Interpreting and reconciling classifier-order effects in effective density measurements

The effective density of an aerosol particle and the related mass-mobility exponent are useful for calculating the integrated particle mass and providing fundamental insights into particle morphology. Typically, the effective density is measured using two tandem aerosol classifiers, where each classifier selects particles of a specified mass, mobility diameter, or aerodynamic diameter. Since effective density conceptually represents a physical property of the sampled particles, it is expected to be independent of order of the classifiers. However, recent studies have reported different effective densities for different classifier arrangements, e.g. mobility-mass classification versus mass-mobility classification. In this study, we show that the root cause of the observed discrepancies lies in the fundamental properties of the underlying bivariate distribution and the calculation of effective density using a classifier setpoint and the mode of downstream distributions.
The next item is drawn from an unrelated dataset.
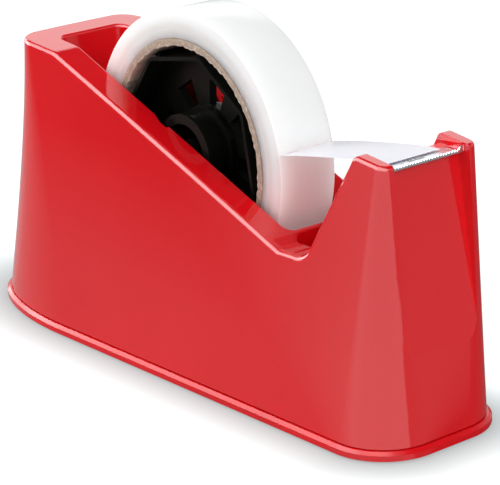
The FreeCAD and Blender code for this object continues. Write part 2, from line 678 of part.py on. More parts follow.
def radial_bar(width, inner, outer, step, y0, y1):
    """Bar along a radius of the wheel; step counts sides from the first flat."""
    bar = Part.makeBox(outer - inner, y1 - y0, width, Vector(AXLE_X + inner, y0, AXLE_Z - width / 2.0))
    angle = WHEEL_TURN + step * 360.0 / WHEEL_SIDES
    bar.rotate(Vector(AXLE_X, 0, AXLE_Z), Vector(0, -1, 0), angle)
    return bar


def wheel_grip(index, side):
    """Rib on one corner of the wheel that bears on the core's bore, set back from the rim's end."""
    reach = WHEEL_HALF - GRIP_SETBACK
    y0, y1 = (0.0, reach) if side > 0 else (-reach, 0.0)
    outer = CORE_BORE / 2.0 - GRIP_CLEARANCE
    bar = radial_bar(GRIP_WIDTH, WHEEL_APOTHEM, outer + GRIP_WIDTH, index + 0.5, y0, y1)
    return bar.common(cylinder_y(outer, y0, y1))


def cardboard_core():
    """Cardboard tube that the tape is wound on."""
    return ring_y(CORE_BORE / 2.0 + CORE_WALL, CORE_BORE / 2.0, -TAPE_HALF, TAPE_HALF)


def tape_roll():
    """Wound tape."""
    return ring_y(TAPE_DIAMETER / 2.0, CORE_BORE / 2.0 + CORE_WALL, -TAPE_HALF, TAPE_HALF)


def tape_strip():
    """Free end of the tape, peeled off the front of the roll and stuck along the blade."""
    angle = math.radians(STRIP_LEAVING_ANGLE)
    reach = TAPE_DIAMETER / 2.0 + STRIP_GAP
    x0 = AXLE_X + reach * math.cos(angle)
    z0 = AXLE_Z + reach * math.sin(angle)
    x1 = panel_top_x() - BLADE_DEPTH + STRIP_LAP
    z1 = PLATFORM_Z + BLADE_THICKNESS + STRIP_GAP
    middle_x = (x0 + x1) / 2.0
    middle_z = (z0 + z1) / 2.0 + STRIP_BOW
    up = Vector(0, 0, STRIP_THICKNESS)
    start = Vector(x0, -TAPE_HALF, z0)
    middle = Vector(middle_x, -TAPE_HALF, middle_z)
    stop = Vector(x1, -TAPE_HALF, z1)
    edges = [
        Part.Arc(start, middle, stop).toShape(),
        Part.makeLine(stop, stop + up),
        Part.Arc(stop + up, middle + up, start + up).toShape(),
        Part.makeLine(start + up, start),
    ]
    return Part.Face(Part.Wire(edges)).extrude(Vector(0, TAPE_WIDTH, 0))


def blade():
    """Toothed steel strip: tang, seat with a groove, upright teeth with an apron, and an ear at each end."""
    half = CUTTER_HALF - BLADE_END_GAP
    front = panel_top_x() + BLADE_OVERHANG
    rear = panel_top_x() - BLADE_DEPTH
    thick = BLADE_THICKNESS
    inner = front - thick
    z0 = PLATFORM_Z
    side = [
        (rear, z0 - BLADE_TANG, 0),
        (rear + thick, z0 - BLADE_TANG, 0),
        (rear + thick, z0, 0),
        (inner, z0, 0),
        (inner, z0 - BLADE_APRON, 0),
        (front, z0 - BLADE_APRON, 0),
        (front, z0 + TOOTH_TOP, 0),
        (inner, z0 + TOOTH_TOP, 0),
        (inner, z0 + thick, 0),
        (rear, z0 + thick, thick / 2.0),
    ]
    strip = bar_along_y(side, half).cut(tooth_gaps(inner, half))
    for y in (-half, half - thick):
        ear = Part.makeBox(BLADE_EAR_LENGTH, thick, BLADE_EAR_HEIGHT, Vector(front - BLADE_EAR_LENGTH, y, z0))
        strip = strip.fuse(ear)
    groove = Part.makeBox(
        BLADE_GROOVE_WIDTH,
        BLADE_GROOVE_LENGTH,
        2.0 * thick,
        Vector(front - BLADE_GROOVE_SETBACK - BLADE_GROOVE_WIDTH, -BLADE_GROOVE_LENGTH / 2.0, z0),
    )
    return strip.cut(groove).removeSplitter()


def tooth_gaps(inner, half):
    """Notches between the upright teeth, evenly spaced along the cutting edge."""
    pitch = 2.0 * half / TOOTH_COUNT
    root_z = PLATFORM_Z + TOOTH_TOP - TOOTH_DEPTH
    gaps = []
    for i in range(1, TOOTH_COUNT):
        y = -half + i * pitch
        points = [
            Vector(inner, y, root_z),
            Vector(inner, y - pitch, root_z + 2.0 * TOOTH_DEPTH),
            Vector(inner, y + pitch, root_z + 2.0 * TOOTH_DEPTH),
            Vector(inner, y, root_z),
        ]
        gaps.append(Part.Face(Part.makePolygon(points)).extrude(Vector(BLADE_THICKNESS, 0, 0)))
    return gaps


def blade_slot():
    """Slot in the platform for the blade's tang."""
    rear = panel_top_x() - BLADE_DEPTH
    gap = BLADE_SEAT_CLEARANCE
    return Part.makeBox(
        BLADE_THICKNESS + 2.0 * gap,
        CUTTER_GAP_WIDTH,
        BLADE_TANG + gap,
        Vector(rear - gap, -CUTTER_HALF, PLATFORM_Z - BLADE_TANG - gap),
    )


def write(name, shape):
    """Save one piece as a STEP file."""
    shape.exportStep("parts/" + name + ".step")


os.makedirs("parts", exist_ok=True)
write("housing", housing())
write("base_plate", base_plate())
write("non_slip_pad", non_slip_pad())
write("base_screws", base_screws())
write("floor_weight", floor_weight())
write("tower_weight", tower_weight())
write("cutter_blade", blade())
write("axle", axle())
write("small_core_spool", small_core_spool())
write("retaining_collars", retaining_collars())
write("wheel_half_left", wheel_half(1))
write("wheel_half_right", wheel_half(-1))
write("cardboard_core", cardboard_core())
write("tape_roll", tape_roll())
write("tape_strip", tape_strip())
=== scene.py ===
import math

import bmesh
import bpy
from mathutils import Matrix, Vector


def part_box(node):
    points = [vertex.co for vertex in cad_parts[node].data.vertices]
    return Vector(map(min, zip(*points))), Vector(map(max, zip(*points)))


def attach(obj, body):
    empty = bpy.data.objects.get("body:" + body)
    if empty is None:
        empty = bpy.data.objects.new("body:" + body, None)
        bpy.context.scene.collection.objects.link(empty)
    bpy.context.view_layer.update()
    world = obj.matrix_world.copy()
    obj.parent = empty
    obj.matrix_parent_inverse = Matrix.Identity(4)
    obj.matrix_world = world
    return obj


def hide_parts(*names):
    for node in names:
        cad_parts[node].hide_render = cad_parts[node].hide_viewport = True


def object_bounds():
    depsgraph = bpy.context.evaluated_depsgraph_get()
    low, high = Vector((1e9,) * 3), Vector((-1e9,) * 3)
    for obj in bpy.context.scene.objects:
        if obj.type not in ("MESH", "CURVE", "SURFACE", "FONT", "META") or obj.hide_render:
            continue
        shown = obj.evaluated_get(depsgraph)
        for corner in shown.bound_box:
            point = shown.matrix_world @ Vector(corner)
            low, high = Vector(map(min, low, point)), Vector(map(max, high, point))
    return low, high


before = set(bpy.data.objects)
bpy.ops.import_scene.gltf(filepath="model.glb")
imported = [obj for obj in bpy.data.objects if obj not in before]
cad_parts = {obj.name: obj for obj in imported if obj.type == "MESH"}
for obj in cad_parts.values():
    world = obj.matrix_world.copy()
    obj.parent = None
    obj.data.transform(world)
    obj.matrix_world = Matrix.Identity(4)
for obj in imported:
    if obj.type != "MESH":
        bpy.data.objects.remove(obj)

cad_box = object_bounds()

# Camera: it looks down on the dispenser from the right of its cutter end, with a long lens.
# Its place and tilt are the photograph's: 50 degrees round from the side, 19 degrees up.
CAMERA_PLACE = Vector((0.64355, -0.5175, 0.3222))
CAMERA_TURN = math.radians(50.33)
CAMERA_RISE = math.radians(18.74)
CAMERA_ROLL = math.radians(1.76)
CAMERA_LENS = 173.5
SENSOR_WIDTH = 36.0

back = Vector((
    math.sin(CAMERA_TURN) * math.cos(CAMERA_RISE),
    -math.cos(CAMERA_TURN) * math.cos(CAMERA_RISE),
    math.sin(CAMERA_RISE),
))
level_right = Vector((math.cos(CAMERA_TURN), math.sin(CAMERA_TURN), 0.0))
level_up = back.cross(level_right)
image_right = level_right * math.cos(CAMERA_ROLL) - level_up * math.sin(CAMERA_ROLL)
image_up = level_right * math.sin(CAMERA_ROLL) + level_up * math.cos(CAMERA_ROLL)
camera_data = bpy.data.cameras.new("camera")
camera_data.lens = CAMERA_LENS
camera_data.sensor_width = SENSOR_WIDTH
camera_data.sensor_fit = "HORIZONTAL"
camera = bpy.data.objects.new("camera", camera_data)
camera_axes = Matrix((image_right, image_up, back)).transposed().to_4x4()
camera.matrix_world = Matrix.Translation(CAMERA_PLACE) @ camera_axes
bpy.context.scene.collection.objects.link(camera)
bpy.context.scene.camera = camera
bpy.context.scene.view_settings.view_transform = "Standard"


# Housing: one moulding in high-gloss red plastic, with a polished tool finish and no texture.
# The gloss carries a faint ripple from the moulding and a few hairline marks from use.
class Wire:
    """A shader value that takes part in plain arithmetic."""

    def __init__(self, wiring, socket):
        self.wiring = wiring
        self.socket = socket

    def __add__(self, other):
        return self.wiring.maths("ADD", self, other)

    def __radd__(self, other):
        return self.wiring.maths("ADD", other, self)

    def __sub__(self, other):
        return self.wiring.maths("SUBTRACT", self, other)

    def __rsub__(self, other):
        return self.wiring.maths("SUBTRACT", other, self)

    def __mul__(self, other):
        return self.wiring.maths("MULTIPLY", self, other)

    def __rmul__(self, other):
        return self.wiring.maths("MULTIPLY", other, self)

    def __pow__(self, other):
        return self.wiring.maths("POWER", self, other)


class Wiring:
    """The nodes of one shader tree; an input is a plain value or another node's wire."""

    def __init__(self, tree):
        self.tree = tree

    def node(self, kind, settings=None, inputs=None, out=0):
        made = self.tree.nodes.new(kind)
        for key, value in (settings or {}).items():
            setattr(made, key, value)
        for key, value in (inputs or {}).items():
            self.feed(made.inputs[key], value)
        return Wire(self, made.outputs[out])

    def feed(self, socket, value):
        if isinstance(value, Wire):
            self.tree.links.new(value.socket, socket)
        else:
            socket.default_value = value

    def maths(self, operation, first, second=0.0):
        return self.node("ShaderNodeMath", {"operation": operation}, {0: first, 1: second})

    def axis(self, name, place):
        """One coordinate of a place, in metres."""
        return self.node("ShaderNodeSeparateXYZ", {}, {"Vector": place}, out=name)

    def ramp(self, value, low, high):
        """Share that goes from 0 at low to 1 at high."""
        inputs = {0: value, 1: low, 2: high, 3: 0.0, 4: 1.0}
        return self.node("ShaderNodeMapRange", {"clamp": True}, inputs)

    def blend(self, share, first, second):
        """The first shader where the share is 0, and the second where it is 1."""
        return self.node("ShaderNodeMixShader", {}, {0: share, 1: first, 2: second})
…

The modes of conditional (i.e., classified) distributions differ depending on the conditioned property (i.e., which classifier setpoint is used in the calculation). It is only when the two properties are tightly correlated that the two fits become equal. We then provide analytical relationships that enable transformation between classifier arrangements and validate the proposed relations using soot aggregates across four classifier arrangements involving a particle mass analyzer (PMA), differential mobility analyzer (DMA), or aerodynamic aerosol classifier (AAC): PMA → DMA, DMA → PMA, AAC → DMA, and DMA → AAC. After applying the transformation, discrepancies reduce from 15% for the APM → DMA configuration and 30% for the AAC → DMA configuration effective density to 5%.